Riptide darted in, narrowly avoiding a swipe from Cthulhu, and sprayed a torrent of plasma at the Dread Lord’s chest. The thing stumbled back, nearly collapsing against the side of a monolithic building, but somehow managed to retain its balance. The other kaiju bounded in, spewing his vile, luminous sludge across the Olde One’s leg, before snapping at the hand that tried to push him away.
The Dread Lord howled as the bio-toxins burnt through his flesh, leaving tumorous welts in their wake. He took a step back, and then another as the kaiju circled him like sharks in open water.
“They’re herding him back to the vault,” said Claire, glancing at me from the helicopter door.
With each step, King and Riptide were forcing the Olde One back into the city.
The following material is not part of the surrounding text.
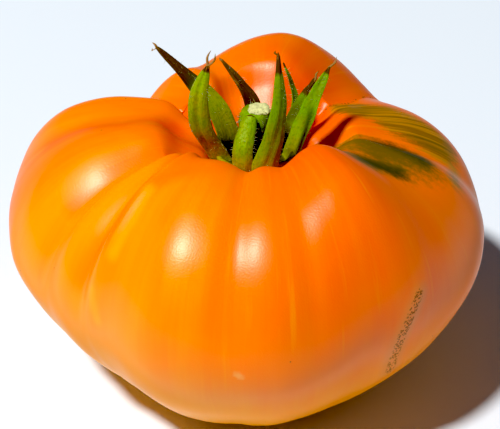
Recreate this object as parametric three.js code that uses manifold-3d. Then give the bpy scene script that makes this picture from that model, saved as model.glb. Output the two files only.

I don’t know if they thought they could force the Dread Lord back into his tomb, or if it was just instinctual, but it was working.
The Olde One ducked beneath a flurry of King’s strikes and kicked him back with a massive foot, before weaving out of the way of another plasma volley. He’d grown even slower, and the high-density plasma shot knocked him on the shoulder, flinging him back against another ruin.
Cthulhu howled his defiance and clambered back to his feet. His movements were unbalanced and tired, and he barely managed to pull himself upright.
Perhaps sensing the change, he stared up into the sky and watched as the stars that had brought him forth slunk back into the abyss of night. He let out a single, mournful bellow and then turned his back on the kaiju, before walking back of his own accord towards the vault.
“What is he doing?” Asked Kiyo.
I shrugged and turned to the doctor.
“The stars aren’t right,” she said, taking off her glasses and wiping away the sweat from her brow. “It is not His time.”
I raised a brow, but nodded anyway. Whatever the reason, Cthulhu was making his way back through the city. He barely attempted to fend off King when next he struck, and the massive kaiju bit off great clumps of the Olde One’s flesh.
Riptide slammed into his back, tearing into his exposed wings and flesh with tooth and claw. The Dread Lord ignored her and continued his march towards his crypt, picking up speed as he did so, despite her added weight.
When the vault finally appeared, Cthulhu’s flesh was torn through in a dozen places, and great gashes had formed all along his head and sides. King and Riptide backed off, content to watch as the Dread Lord limped across the flagstones towards the gaping black hole. His body’s regeneration had slowed, and the wounds that covered him festered and bled across the tiles beneath him.
When he reached the vault, the Dread Lord placed a hand on the slimy stone door and stared up at us. I felt the whispering voices, the soft hysteria of madness as it brushed against my mind. I heard the gibbered chants of beings I hoped never to encounter, and saw the Dread Citadel reflected in his eyes, a place of eldritch light and sickening despair. And then it was gone.
The Olde One squeezed his girth between the stone doors and pushed himself into the great chasm that lay at the centre of R’lyeh. The last thing I saw of him was the flick of his great tail, just before the doors to the vault closed shut behind him, sealing him in his tomb even as the sea began to reclaim the lost city once more.
Perhaps King and Riptide wore down that thing from the vault, beating it into submission until finally it was forced to concede defeat and return to the black hole from whence it came. Maybe, there in that dark crypt, the creature died from its wounds. That’s what I like to think anyway—that our kaijus beat down on a cosmic being beyond our comprehension and punished it for its hubris. But maybe Claire’s theory is correct and the stars weren’t right. Perhaps, one day, the Dread Lord Cthulhu will rise again and bring forth an age of madness and unspeakable horror. Maybe, when the stars are right, He will come back to conquer our world, His emergence heralding a reign of darkness that will last for all eternity and scar the minds of all those who live to see it come to pass.
I plan on being long dead before that ever happens.